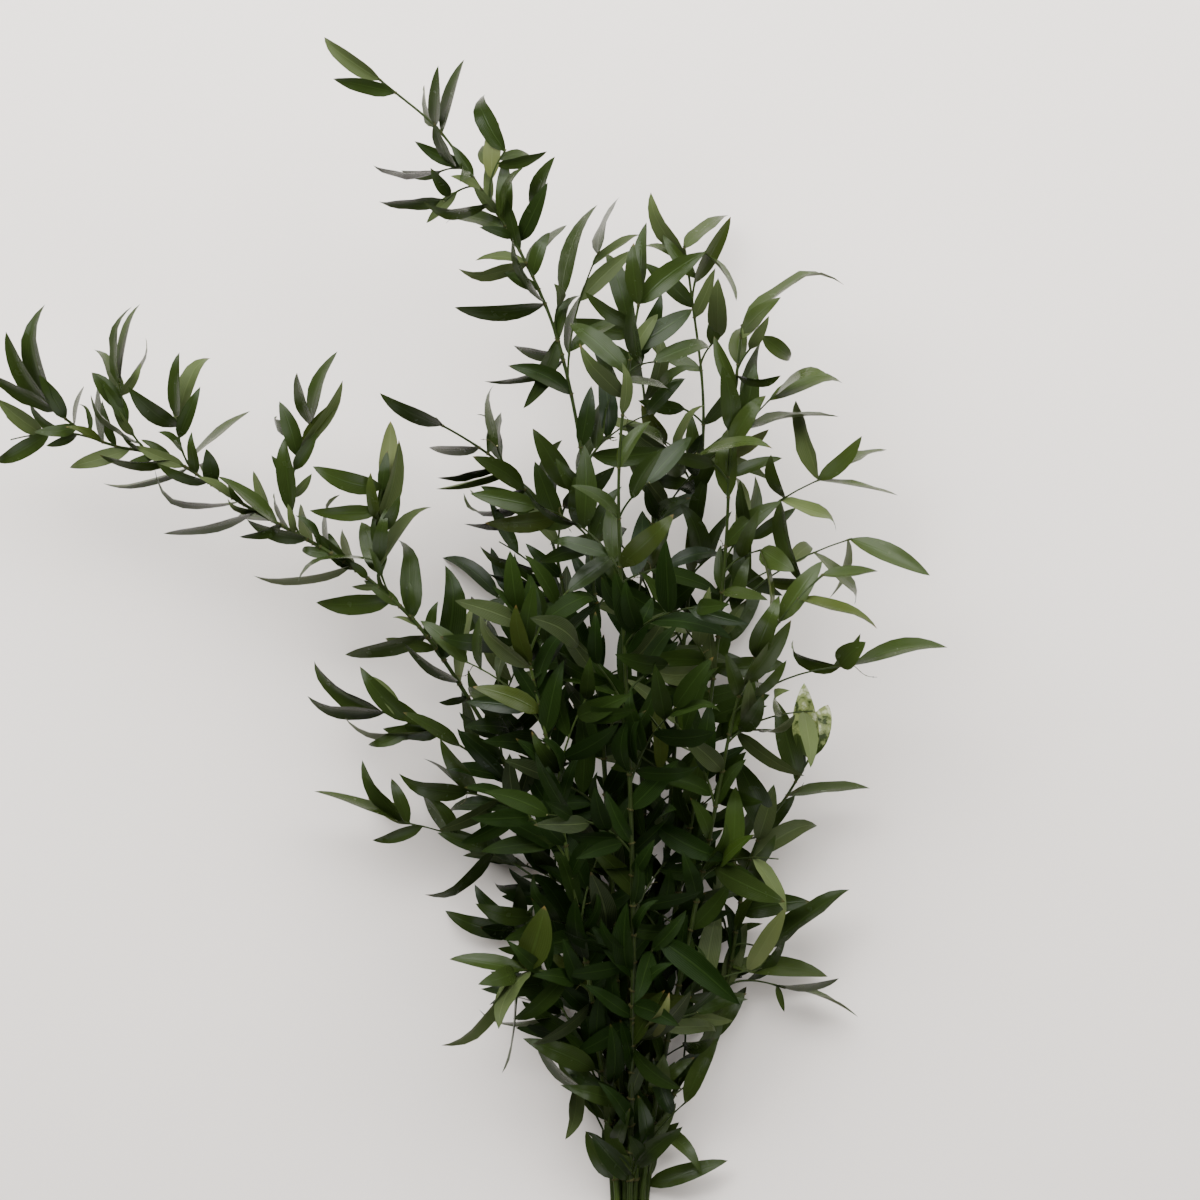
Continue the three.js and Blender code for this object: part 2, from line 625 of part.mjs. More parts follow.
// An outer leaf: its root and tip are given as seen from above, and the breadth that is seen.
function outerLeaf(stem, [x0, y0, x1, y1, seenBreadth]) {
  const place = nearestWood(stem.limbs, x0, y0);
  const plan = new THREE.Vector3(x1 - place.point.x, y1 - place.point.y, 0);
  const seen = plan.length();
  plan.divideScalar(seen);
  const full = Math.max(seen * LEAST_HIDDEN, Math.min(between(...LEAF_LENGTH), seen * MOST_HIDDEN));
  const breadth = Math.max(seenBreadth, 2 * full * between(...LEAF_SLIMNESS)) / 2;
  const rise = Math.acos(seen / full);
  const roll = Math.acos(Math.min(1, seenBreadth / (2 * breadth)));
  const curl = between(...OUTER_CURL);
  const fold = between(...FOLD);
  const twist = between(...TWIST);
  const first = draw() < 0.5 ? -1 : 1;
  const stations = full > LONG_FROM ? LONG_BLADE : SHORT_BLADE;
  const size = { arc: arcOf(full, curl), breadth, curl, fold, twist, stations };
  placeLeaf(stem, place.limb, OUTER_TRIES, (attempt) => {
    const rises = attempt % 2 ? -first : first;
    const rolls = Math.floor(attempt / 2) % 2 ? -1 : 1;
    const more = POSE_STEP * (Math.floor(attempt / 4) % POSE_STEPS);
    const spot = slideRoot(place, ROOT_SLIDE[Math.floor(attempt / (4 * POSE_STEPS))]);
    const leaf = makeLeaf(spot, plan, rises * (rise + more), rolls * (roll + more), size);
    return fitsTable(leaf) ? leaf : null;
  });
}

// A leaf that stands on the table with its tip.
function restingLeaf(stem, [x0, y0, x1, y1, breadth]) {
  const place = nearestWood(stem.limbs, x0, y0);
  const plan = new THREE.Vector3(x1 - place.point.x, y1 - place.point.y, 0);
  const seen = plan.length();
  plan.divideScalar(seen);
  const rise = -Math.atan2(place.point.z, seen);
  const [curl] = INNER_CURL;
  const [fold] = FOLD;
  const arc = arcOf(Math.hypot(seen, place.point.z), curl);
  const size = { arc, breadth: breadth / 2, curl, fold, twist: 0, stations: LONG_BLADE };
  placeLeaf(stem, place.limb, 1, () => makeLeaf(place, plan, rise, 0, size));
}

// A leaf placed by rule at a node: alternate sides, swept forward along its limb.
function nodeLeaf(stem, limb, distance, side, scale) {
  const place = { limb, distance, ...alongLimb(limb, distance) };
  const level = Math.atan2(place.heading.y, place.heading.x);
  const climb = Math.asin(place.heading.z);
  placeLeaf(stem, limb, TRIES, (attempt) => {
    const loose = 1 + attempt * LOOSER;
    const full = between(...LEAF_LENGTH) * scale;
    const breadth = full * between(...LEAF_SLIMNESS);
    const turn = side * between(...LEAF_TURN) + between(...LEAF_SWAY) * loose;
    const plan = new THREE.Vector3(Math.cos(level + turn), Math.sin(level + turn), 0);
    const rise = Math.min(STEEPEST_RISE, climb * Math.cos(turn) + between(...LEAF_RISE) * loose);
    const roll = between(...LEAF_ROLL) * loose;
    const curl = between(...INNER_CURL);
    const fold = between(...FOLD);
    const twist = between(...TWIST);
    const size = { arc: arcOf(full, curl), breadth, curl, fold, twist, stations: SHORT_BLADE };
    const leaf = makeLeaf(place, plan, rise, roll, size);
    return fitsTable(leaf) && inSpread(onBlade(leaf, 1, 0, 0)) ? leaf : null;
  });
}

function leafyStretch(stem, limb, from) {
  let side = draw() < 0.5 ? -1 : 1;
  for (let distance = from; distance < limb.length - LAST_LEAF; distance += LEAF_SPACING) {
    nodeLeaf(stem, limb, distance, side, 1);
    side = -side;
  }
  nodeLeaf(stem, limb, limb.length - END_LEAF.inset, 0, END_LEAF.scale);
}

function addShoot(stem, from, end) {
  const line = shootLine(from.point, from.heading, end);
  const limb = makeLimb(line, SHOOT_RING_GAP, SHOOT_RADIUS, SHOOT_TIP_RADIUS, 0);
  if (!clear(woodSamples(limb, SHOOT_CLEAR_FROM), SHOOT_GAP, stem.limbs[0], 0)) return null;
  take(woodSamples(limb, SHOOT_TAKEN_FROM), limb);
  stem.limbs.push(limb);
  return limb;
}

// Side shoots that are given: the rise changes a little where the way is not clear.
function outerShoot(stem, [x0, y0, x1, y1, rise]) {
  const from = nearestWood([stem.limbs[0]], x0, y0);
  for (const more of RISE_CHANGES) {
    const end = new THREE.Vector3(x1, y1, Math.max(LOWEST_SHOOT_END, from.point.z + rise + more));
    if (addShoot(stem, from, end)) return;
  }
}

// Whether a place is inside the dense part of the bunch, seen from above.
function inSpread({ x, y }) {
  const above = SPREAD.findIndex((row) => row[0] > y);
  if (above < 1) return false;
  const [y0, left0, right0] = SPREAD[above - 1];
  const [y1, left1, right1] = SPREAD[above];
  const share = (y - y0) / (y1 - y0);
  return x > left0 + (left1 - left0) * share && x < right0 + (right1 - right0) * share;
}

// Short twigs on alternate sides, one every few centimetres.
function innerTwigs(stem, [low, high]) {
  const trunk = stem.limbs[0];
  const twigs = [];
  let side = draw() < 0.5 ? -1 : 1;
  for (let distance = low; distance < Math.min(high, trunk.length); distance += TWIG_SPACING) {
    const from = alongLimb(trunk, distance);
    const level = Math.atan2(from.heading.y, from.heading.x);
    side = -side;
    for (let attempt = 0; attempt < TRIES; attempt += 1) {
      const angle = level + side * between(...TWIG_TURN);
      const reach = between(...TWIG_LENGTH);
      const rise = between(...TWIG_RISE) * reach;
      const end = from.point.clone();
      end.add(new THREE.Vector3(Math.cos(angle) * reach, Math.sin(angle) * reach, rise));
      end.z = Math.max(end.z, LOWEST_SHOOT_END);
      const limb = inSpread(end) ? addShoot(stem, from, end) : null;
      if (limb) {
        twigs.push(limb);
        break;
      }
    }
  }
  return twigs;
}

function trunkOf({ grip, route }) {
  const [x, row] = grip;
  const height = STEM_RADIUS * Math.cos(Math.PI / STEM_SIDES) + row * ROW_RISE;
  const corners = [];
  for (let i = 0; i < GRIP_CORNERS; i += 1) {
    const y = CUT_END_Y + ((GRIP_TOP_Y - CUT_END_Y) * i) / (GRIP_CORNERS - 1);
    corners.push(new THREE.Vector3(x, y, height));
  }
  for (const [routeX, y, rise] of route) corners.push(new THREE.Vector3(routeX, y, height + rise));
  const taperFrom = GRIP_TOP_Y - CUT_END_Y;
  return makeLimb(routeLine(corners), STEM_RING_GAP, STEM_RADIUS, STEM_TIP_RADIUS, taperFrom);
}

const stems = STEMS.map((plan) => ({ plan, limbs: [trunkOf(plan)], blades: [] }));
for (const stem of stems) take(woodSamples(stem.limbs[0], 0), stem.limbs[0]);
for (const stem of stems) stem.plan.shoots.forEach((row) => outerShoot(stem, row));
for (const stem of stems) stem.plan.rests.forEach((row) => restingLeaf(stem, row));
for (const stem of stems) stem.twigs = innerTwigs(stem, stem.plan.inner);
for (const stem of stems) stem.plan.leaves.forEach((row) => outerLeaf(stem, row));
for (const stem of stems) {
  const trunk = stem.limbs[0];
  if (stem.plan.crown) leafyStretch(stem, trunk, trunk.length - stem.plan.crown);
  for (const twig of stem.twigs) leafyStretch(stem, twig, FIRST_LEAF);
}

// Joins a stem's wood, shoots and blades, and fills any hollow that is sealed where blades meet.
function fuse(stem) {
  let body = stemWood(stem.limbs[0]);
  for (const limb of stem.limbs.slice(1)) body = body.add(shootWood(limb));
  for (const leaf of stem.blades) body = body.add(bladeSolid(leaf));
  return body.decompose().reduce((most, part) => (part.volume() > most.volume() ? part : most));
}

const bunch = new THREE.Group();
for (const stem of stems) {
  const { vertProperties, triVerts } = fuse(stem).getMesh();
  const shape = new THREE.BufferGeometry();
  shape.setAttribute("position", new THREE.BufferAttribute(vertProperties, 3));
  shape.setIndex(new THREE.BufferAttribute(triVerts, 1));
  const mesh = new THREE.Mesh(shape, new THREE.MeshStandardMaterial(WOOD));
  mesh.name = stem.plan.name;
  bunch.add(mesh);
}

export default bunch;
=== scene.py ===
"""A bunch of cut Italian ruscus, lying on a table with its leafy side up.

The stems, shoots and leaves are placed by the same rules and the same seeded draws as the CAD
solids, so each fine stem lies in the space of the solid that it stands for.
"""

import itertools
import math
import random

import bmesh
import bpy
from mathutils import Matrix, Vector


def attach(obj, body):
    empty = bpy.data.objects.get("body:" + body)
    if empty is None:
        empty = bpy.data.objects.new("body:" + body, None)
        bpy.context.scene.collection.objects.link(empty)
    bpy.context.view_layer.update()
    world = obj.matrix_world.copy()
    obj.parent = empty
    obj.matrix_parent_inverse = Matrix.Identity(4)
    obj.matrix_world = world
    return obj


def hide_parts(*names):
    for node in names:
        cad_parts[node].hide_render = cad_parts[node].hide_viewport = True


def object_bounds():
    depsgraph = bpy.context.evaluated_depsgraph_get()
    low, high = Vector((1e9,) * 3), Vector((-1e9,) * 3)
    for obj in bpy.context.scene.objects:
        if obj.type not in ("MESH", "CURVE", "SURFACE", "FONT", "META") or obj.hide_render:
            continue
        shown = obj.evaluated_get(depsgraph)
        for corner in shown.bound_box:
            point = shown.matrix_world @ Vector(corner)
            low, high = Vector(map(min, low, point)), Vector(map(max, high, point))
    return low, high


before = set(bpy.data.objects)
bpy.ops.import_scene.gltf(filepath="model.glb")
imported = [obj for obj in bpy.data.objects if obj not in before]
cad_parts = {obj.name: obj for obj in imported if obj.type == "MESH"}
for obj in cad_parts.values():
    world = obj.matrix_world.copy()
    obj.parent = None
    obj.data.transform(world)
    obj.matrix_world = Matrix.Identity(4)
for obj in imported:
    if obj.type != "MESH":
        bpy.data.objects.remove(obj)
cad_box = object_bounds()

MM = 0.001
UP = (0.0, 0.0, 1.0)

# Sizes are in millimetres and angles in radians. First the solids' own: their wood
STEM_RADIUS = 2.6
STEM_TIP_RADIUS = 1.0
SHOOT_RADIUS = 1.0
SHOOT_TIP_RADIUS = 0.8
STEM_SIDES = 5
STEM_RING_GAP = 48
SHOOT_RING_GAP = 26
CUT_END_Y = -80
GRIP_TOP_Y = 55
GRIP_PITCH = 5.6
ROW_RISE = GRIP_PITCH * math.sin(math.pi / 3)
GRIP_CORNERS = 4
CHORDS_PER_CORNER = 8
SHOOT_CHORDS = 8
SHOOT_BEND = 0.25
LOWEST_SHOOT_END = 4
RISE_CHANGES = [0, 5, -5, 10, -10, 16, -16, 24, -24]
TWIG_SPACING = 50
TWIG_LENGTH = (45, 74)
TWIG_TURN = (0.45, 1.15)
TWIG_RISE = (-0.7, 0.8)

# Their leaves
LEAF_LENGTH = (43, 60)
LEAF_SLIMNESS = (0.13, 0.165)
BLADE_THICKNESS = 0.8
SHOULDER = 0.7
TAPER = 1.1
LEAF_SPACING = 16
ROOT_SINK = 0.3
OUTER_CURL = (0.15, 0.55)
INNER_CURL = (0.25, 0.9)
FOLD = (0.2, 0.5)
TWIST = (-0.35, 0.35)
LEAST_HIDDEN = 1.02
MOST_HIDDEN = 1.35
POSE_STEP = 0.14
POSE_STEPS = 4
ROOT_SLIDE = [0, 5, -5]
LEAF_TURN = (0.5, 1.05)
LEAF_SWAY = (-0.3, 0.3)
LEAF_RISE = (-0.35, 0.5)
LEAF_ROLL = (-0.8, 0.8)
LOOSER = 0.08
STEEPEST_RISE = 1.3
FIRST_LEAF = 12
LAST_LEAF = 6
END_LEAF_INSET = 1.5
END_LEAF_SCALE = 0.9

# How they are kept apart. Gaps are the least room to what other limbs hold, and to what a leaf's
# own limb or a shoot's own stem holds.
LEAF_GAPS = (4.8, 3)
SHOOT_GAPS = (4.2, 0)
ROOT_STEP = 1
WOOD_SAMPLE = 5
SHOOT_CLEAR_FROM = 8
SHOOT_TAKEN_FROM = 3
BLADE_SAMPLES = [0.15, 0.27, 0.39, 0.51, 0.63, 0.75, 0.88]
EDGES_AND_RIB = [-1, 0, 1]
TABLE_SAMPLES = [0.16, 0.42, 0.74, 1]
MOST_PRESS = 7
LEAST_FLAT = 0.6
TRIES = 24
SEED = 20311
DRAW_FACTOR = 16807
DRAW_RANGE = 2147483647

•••

Within the material above, transcribe exactly the lines that run from the line holding "const bunch = new THREE.Group();" through the line holding "for node in".

*Expected answer*:
const bunch = new THREE.Group();
for (const stem of stems) {
  const { vertProperties, triVerts } = fuse(stem).getMesh();
  const shape = new THREE.BufferGeometry();
  shape.setAttribute("position", new THREE.BufferAttribute(vertProperties, 3));
  shape.setIndex(new THREE.BufferAttribute(triVerts, 1));
  const mesh = new THREE.Mesh(shape, new THREE.MeshStandardMaterial(WOOD));
  mesh.name = stem.plan.name;
  bunch.add(mesh);
}

export default bunch;
=== scene.py ===
"""A bunch of cut Italian ruscus, lying on a table with its leafy side up.

The stems, shoots and leaves are placed by the same rules and the same seeded draws as the CAD
solids, so each fine stem lies in the space of the solid that it stands for.
"""

import itertools
import math
import random

import bmesh
import bpy
from mathutils import Matrix, Vector


def attach(obj, body):
    empty = bpy.data.objects.get("body:" + body)
    if empty is None:
        empty = bpy.data.objects.new("body:" + body, None)
        bpy.context.scene.collection.objects.link(empty)
    bpy.context.view_layer.update()
    world = obj.matrix_world.copy()
    obj.parent = empty
    obj.matrix_parent_inverse = Matrix.Identity(4)
    obj.matrix_world = world
    return obj


def hide_parts(*names):
    for node in names:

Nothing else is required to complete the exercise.